Sergio Mallorga Hi, Brian. I’m a Yes fan from Chile and I want to thank you for making this project a reality; I regard it as a restored mega-yessongs and I’m looking forward to buy it (as well as your Recording The Beatles book!). After reading with amazement the technical info about Progeny, I’ve got two questions for you: 1) Would it be possible to make this same restoration treatment to the whole of Yessongs?; and 2) I read your comment on the Dolby NR issue on Tormato. Do you know if Steven Wilson is aware of it in case he remixes that album? Best regards.
1) We think Yessongs stands on its own, it’s still one of the great live records of all time. It is very likely that some of the songs have no Dolby issues as they were recorded on different tours. So they could not be easily “improved” as we did here. However, you can hear a newer version of some of those Yessongs tracks – they’ve just been done for you in this box! And many more to hear…

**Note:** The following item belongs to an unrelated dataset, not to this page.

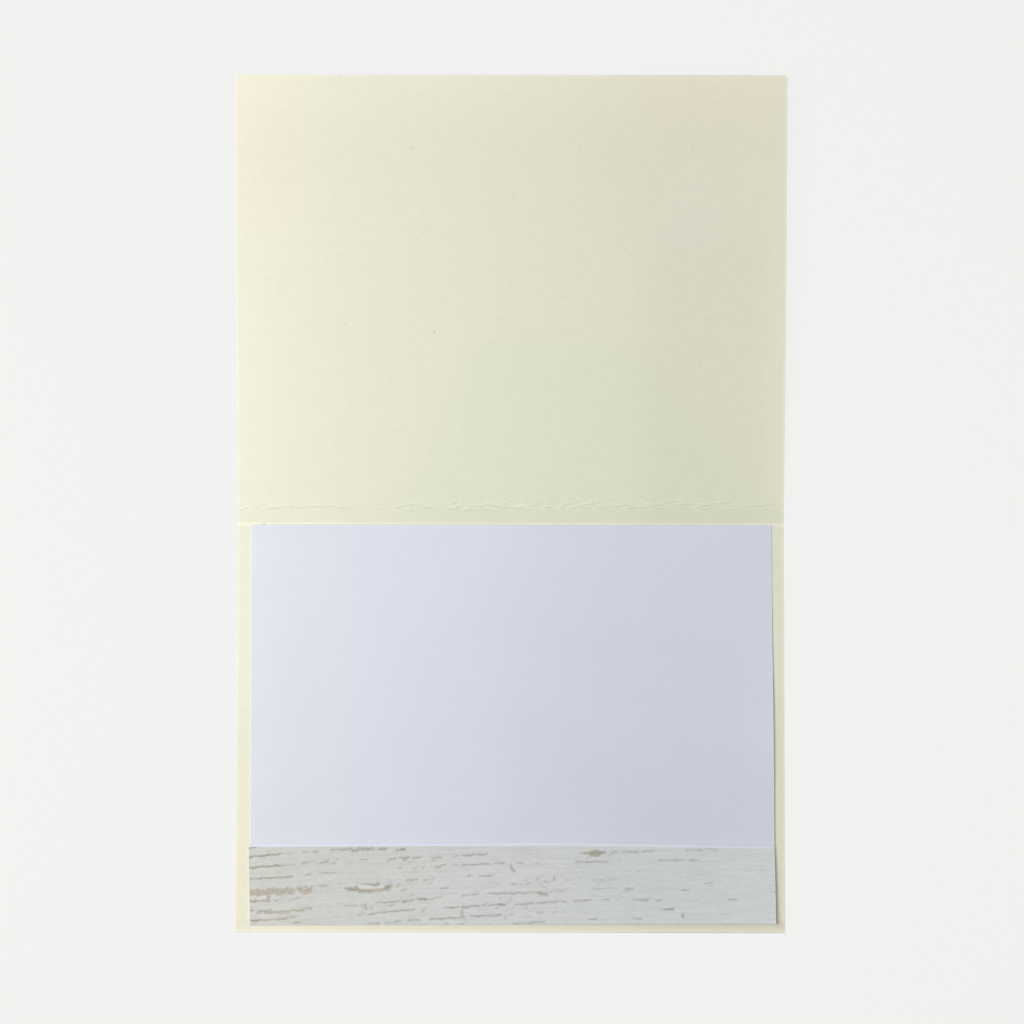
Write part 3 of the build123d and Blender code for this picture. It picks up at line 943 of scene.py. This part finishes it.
CRACKS = [
    (-0.3, 0.6, 2.9, 0.1, 0.35, 0.8), (-0.3, 2.9, 8.1, 1.95, 0.42, 1), (8, 1.95, 11.6, 1.75, 0.25, 0.4),
    (-0.3, 5.55, 8.4, 4.85, 0.42, 0.95), (8, 4.85, 11.6, 4.7, 0.25, 0.5),
    (-0.3, 8.45, 3.2, 8.15, 0.35, 0.8), (3, 8.15, 11, 7.8, 0.36, 0.85), (-0.3, 14, 4.4, 13.8, 0.36, 0.85),
    (6.3, 13.75, 7.9, 13.65, 0.32, 0.55), (10.2, 13.75, 12.9, 12.95, 0.34, 0.5),
    (-0.3, 16.2, 1, 16.3, 0.42, 0.9), (2, 16.1, 3.6, 16.4, 0.34, 0.6), (3.8, 16.4, 5.9, 15.95, 0.36, 0.6),
    (13.6, 16.1, 15.9, 15.6, 0.4, 0.75), (-0.3, 18.8, 3.3, 18.7, 0.42, 0.95),
    (3.3, 18.65, 9.5, 18.45, 0.3, 0.7), (11.3, 19.3, 13.5, 19.4, 0.35, 0.9),
    (28.7, 9.7, 30.5, 9.6, 0.28, 0.7), (30.2, 9.6, 32, 9.7, 0.34, 0.8), (31.7, 9.8, 33.3, 9.65, 0.5, 1),
    (27.3, 10.1, 27.5, 10.6, 0.4, 1), (25.7, 11.1, 27.8, 11.05, 0.36, 1),
    (24.4, 10.65, 26.6, 10.8, 0.55, 0.8), (27.9, 11.45, 31.5, 11.5, 0.5, 0.75),
    (34.8, 10.7, 36.1, 10.3, 0.5, 1), (36.3, 9.85, 38.1, 9.75, 0.3, 0.3),
    (37.6, 10.2, 38.5, 9.5, 0.4, 0.55), (38.8, 11.2, 40.3, 11, 0.36, 0.6), (35.6, 8.7, 36.3, 9, 0.4, 0.45),
    (28.5, 14.7, 29.2, 15.75, 0.34, 0.4), (29.6, 14.7, 30.1, 16, 0.5, 0.8),
    (31.1, 15.2, 31.3, 16, 0.4, 0.6), (13.8, 1.55, 15.2, 1.45, 0.32, 0.7),
    (16.1, 1.45, 17.7, 1.35, 0.32, 0.7), (13.4, 4.45, 15.6, 4.05, 0.32, 0.65),
    (14.6, 7.3, 15.8, 7.1, 0.34, 0.75), (18.2, 4.4, 20.3, 3.75, 0.34, 0.7),
    (21.2, 4.3, 22.2, 4.1, 0.36, 0.6), (22.2, 3.3, 23, 3.1, 0.28, 0.45), (18, 6.85, 22.4, 6.65, 0.3, 0.55),
    (17.8, 10.15, 20.3, 10.05, 0.28, 0.55), (15, 10.9, 16.2, 10.1, 0.34, 0.6),
    (21, 1, 26.4, 0.7, 0.34, 0.85), (26.4, 1.4, 28.2, 0.7, 0.5, 0.85), (27.6, 0.5, 32, 0.65, 0.55, 0.7),
    (30.2, 0.9, 31.2, 0.6, 0.45, 0.75), (33, 0.75, 35.2, 0.6, 0.5, 0.95),
    (37.6, 1.2, 39.9, 0.55, 0.45, 0.9), (28.2, 3.4, 30.6, 3.4, 0.26, 0.55),
    (24.2, 15.05, 27.5, 15, 0.32, 0.6), (35.5, 3.7, 37.4, 3.1, 0.42, 0.75),
    (38.4, 2.95, 41.1, 2.8, 0.38, 0.8), (39.4, 3.6, 40.2, 3.2, 0.4, 0.7),
    (41.9, 2.95, 44.1, 2.8, 0.38, 0.8), (40.9, 4.2, 42.2, 3.7, 0.36, 0.6), (38, 5.7, 38.9, 5.5, 0.34, 0.6),
    (41.8, 5.6, 42.7, 5.5, 0.36, 0.5), (44.3, 5.5, 45.1, 5.3, 0.36, 0.6),
    (46.7, 2.9, 49.4, 2.75, 0.32, 0.65), (46.8, 3.6, 47.6, 3.4, 0.36, 0.6),
    (47.8, 5.3, 50.3, 4.75, 0.38, 0.85), (52.2, 2.65, 53.7, 2.4, 0.4, 0.65),
    (54.3, 2.35, 60.9, 1.85, 0.36, 0.85), (51.8, 4.75, 53.7, 4.7, 0.28, 0.45),
    (54.3, 4.8, 61.9, 4.35, 0.32, 0.85), (62.6, 4.3, 65.3, 4.15, 0.34, 0.85),
    (68.3, 4.2, 70.2, 4.15, 0.34, 0.65), (73.1, 4.3, 74.1, 4.2, 0.36, 0.5),
    (55.8, 7.6, 56.8, 7.4, 0.4, 0.6), (58.8, 7.6, 62.4, 7.35, 0.34, 0.75),
    (40, 8.55, 43.3, 8.45, 0.32, 0.75), (44.6, 8.6, 45.9, 8.5, 0.34, 0.6), (46.7, 8.8, 47.3, 8, 0.34, 0.6),
    (45.8, 9.6, 46.6, 9.3, 0.36, 0.45), (48.8, 10.65, 50.7, 10.55, 0.3, 0.7),
    (54.3, 12.65, 58.6, 12, 0.28, 0.75), (32.5, 14.35, 34.9, 14.2, 0.36, 0.75),
    (35.1, 14.2, 38.8, 13.9, 0.34, 0.75), (39.1, 14, 40.4, 13.9, 0.5, 0.8),
    (40.8, 13.9, 42.3, 13.6, 0.38, 0.8), (43.1, 13.5, 45.5, 13.3, 0.55, 0.85),
    (45.8, 13.6, 46.8, 13.4, 0.34, 0.6), (47, 13, 49.4, 12.8, 0.26, 0.6),
    (35.7, 15.2, 36.8, 15.1, 0.36, 0.6), (41.1, 12.6, 42, 12.4, 0.38, 0.6),
    (30.4, 17.3, 34.2, 16.75, 0.28, 0.75), (34, 16.75, 42.3, 16.05, 0.3, 0.85),
    (30.4, 19.65, 33.2, 19.5, 0.38, 0.75), (34.6, 19.55, 36.1, 19.4, 0.36, 0.6),
    (36.5, 19.35, 38.9, 18.8, 0.32, 0.7), (40.6, 18.75, 43.4, 18.65, 0.3, 0.75),
    (49.7, 15.65, 53.7, 15.45, 0.36, 0.85), (54.1, 15.45, 58.7, 15.15, 0.42, 0.9),
    (59.2, 15, 60.6, 14.7, 0.34, 0.6), (45.9, 18.55, 55.1, 18, 0.36, 0.9),
    (56.4, 17.85, 64.4, 17.5, 0.4, 0.9), (44.1, 16.2, 44.9, 15.8, 0.36, 0.5),
    (50.1, 19.7, 50.8, 19.5, 0.36, 0.6), (53.2, 19.9, 54.8, 19.85, 0.3, 0.6),
    (66.7, 4.7, 67.3, 5.7, 0.46, 1), (67.1, 5.3, 67.8, 6.4, 0.54, 1), (77.8, 8.8, 78.1, 7.3, 0.38, 0.8),
    (63, 9.7, 63.8, 9.5, 0.42, 0.6), (66.9, 9.65, 68, 9.5, 0.4, 0.65), (69.1, 9.6, 69.9, 9.5, 0.36, 0.45),
    (70.8, 9.65, 72, 9.45, 0.36, 0.7), (70.4, 8.8, 71.3, 8.5, 0.34, 0.55), (73.2, 8, 74.1, 8.3, 0.34, 0.7),
    (75.4, 8.9, 76.9, 9.2, 0.36, 0.65), (74.5, 9.7, 75.1, 10.4, 0.36, 0.65),
    (75.2, 10.45, 76.1, 10.5, 0.32, 0.6), (79.5, 7.5, 80.2, 7.2, 0.32, 0.5),
    (80.9, 8.4, 81.5, 8.9, 0.34, 0.6), (79.6, 9.6, 80.5, 9.45, 0.3, 0.4), (82.9, 9.7, 83.5, 9.5, 0.32, 0.4),
    (83.3, 6, 83.5, 6.7, 0.32, 0.5), (85.1, 6.5, 85.6, 6.3, 0.32, 0.4), (61, 12, 65.9, 11.95, 0.38, 0.85),
    (66, 12, 69.5, 11.85, 0.36, 0.8), (69.6, 11.85, 74.6, 11.6, 0.34, 0.85),
    (74.5, 11.65, 77.4, 11.65, 0.3, 0.6), (78, 11.5, 80.2, 11.35, 0.36, 0.65),
    (59.3, 15, 60.6, 14.85, 0.34, 0.55), (61.1, 15, 65.4, 14.8, 0.38, 0.85),
    (67.8, 14.9, 72.7, 14.5, 0.38, 0.9), (73.1, 14.45, 77, 14.2, 0.34, 0.85),
    (76.8, 14.15, 80.9, 14, 0.36, 0.85), (83, 14.05, 87.6, 13.55, 0.36, 0.9),
    (90.1, 13.65, 91.9, 13.55, 0.36, 0.85), (66.1, 14.5, 66.5, 13.6, 0.36, 0.6),
    (66.6, 13.5, 67, 12.9, 0.3, 0.45), (63.9, 13.7, 64.5, 13.4, 0.32, 0.4),
    (62.9, 15.9, 63.7, 15.7, 0.38, 0.5), (70.2, 15.7, 70.9, 15.5, 0.36, 0.55),
    (66.2, 17.4, 67.7, 17.25, 0.28, 0.45), (65.1, 18.4, 65.8, 18.2, 0.38, 0.7),
    (54.5, 15.24, 54.3, 17.78, 0.45, 0.8), (73.3, 16.9, 75.2, 16.75, 0.34, 0.65),
    (77.5, 16.9, 78.6, 16.7, 0.34, 0.55), (70.7, 18.2, 71.9, 18, 0.32, 0.45),
    (67.2, 19.7, 71.4, 19.55, 0.34, 0.75), (71.2, 19.6, 75.4, 19.15, 0.38, 0.75),
    (83.5, 3.95, 91.7, 3.85, 0.4, 0.9), (84.4, 1.75, 86.7, 1.55, 0.4, 0.7),
    (89.6, 1.5, 91.1, 1.3, 0.45, 0.75), (87.3, 1.54, 89.9, 1.64, 0.9, 0.6),
    (88, 1.13, 89.2, 1.13, 0.7, 0.5), (88.2, 2.10, 89.7, 2.15, 0.6, 0.45),
    (86.1, 3.1, 86.6, 2.8, 0.34, 0.6), (87.8, 8.55, 90.9, 8.45, 0.32, 0.65),
    (87.5, 10.85, 92.3, 10.65, 0.28, 0.65), (86.7, 18.7, 88.8, 18.45, 0.32, 0.65),
    (91.6, 2.1, 93.2, 1.7, 0.34, 0.6), (93, 1.5, 94.2, 1.05, 0.4, 0.75),
    (95.3, 1.3, 97.6, 1.25, 0.38, 0.85), (97.6, 1.35, 99.8, 1.2, 0.46, 0.8),
    (100.4, 1.15, 103.4, 1.15, 0.42, 0.85), (104.6, 3.55, 106.8, 3.4, 0.4, 0.85),
    (107.2, 3.5, 111.2, 3.3, 0.34, 0.8), (112.3, 3.45, 115, 3.4, 0.36, 0.8),
    (111.6, 0.8, 115.9, 0.75, 0.38, 0.85), (116.5, 0.5, 119.5, 0.7, 0.34, 0.65),
    (94.3, 3.75, 95, 3.6, 0.4, 0.5), (99, 6.25, 100, 6.15, 0.34, 0.45), (89.7, 8.55, 90.8, 8.5, 0.34, 0.4),
    (91.7, 8.45, 93.8, 8.3, 0.36, 0.5), (92.3, 10.7, 94.1, 10.75, 0.28, 0.45),
    (95.8, 10.85, 98.3, 10.8, 0.38, 0.8), (94, 13.75, 94.9, 13.65, 0.34, 0.4),
    (97.9, 13.65, 100, 13.6, 0.34, 0.75), (99.8, 13.7, 102.1, 13.6, 0.42, 0.85),
    (103.8, 13.8, 105.5, 13.75, 0.42, 0.8), (105.1, 16.3, 108.5, 15.95, 0.36, 0.75),
    (97.9, 18.5, 100, 18.4, 0.38, 0.7), (110.2, 11.15, 112.6, 11.1, 0.34, 0.75),
    (116.4, 9.35, 117.2, 9.3, 0.36, 0.75), (117.3, 9.35, 118.3, 9.3, 0.38, 0.85),
    (117, 10.05, 118, 10, 0.28, 0.4), (120.3, 17.35, 122.4, 17.3, 0.28, 0.4),
    (122.4, 13.55, 124.4, 13.7, 0.44, 0.9), (133.2, 11.7, 134.4, 11.7, 0.36, 0.6),
    (121, 14.6, 121.7, 14.4, 0.28, 0.3), (95.5, 17, 96.8, 16.9, 0.28, 0.35),
]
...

2) I don’t know if Steven knows of the Tormato issue – it’s rarely been discussed anywhere. That’s certainly an album that would benefit from a remix with corrected Dolby issues. Too bad they didn’t catch it back in the day!
Daniel Krohn Would you want to produce the current lineup either for a live release or the next studio album? Interesting idea. Maybe if they didn’t want to use computers and “fix” everything. I like polish and creativity, but I prefer rawness and humanity. It’s exciting. I suspect most bands don’t today – they want perfection, or as close as they can make it.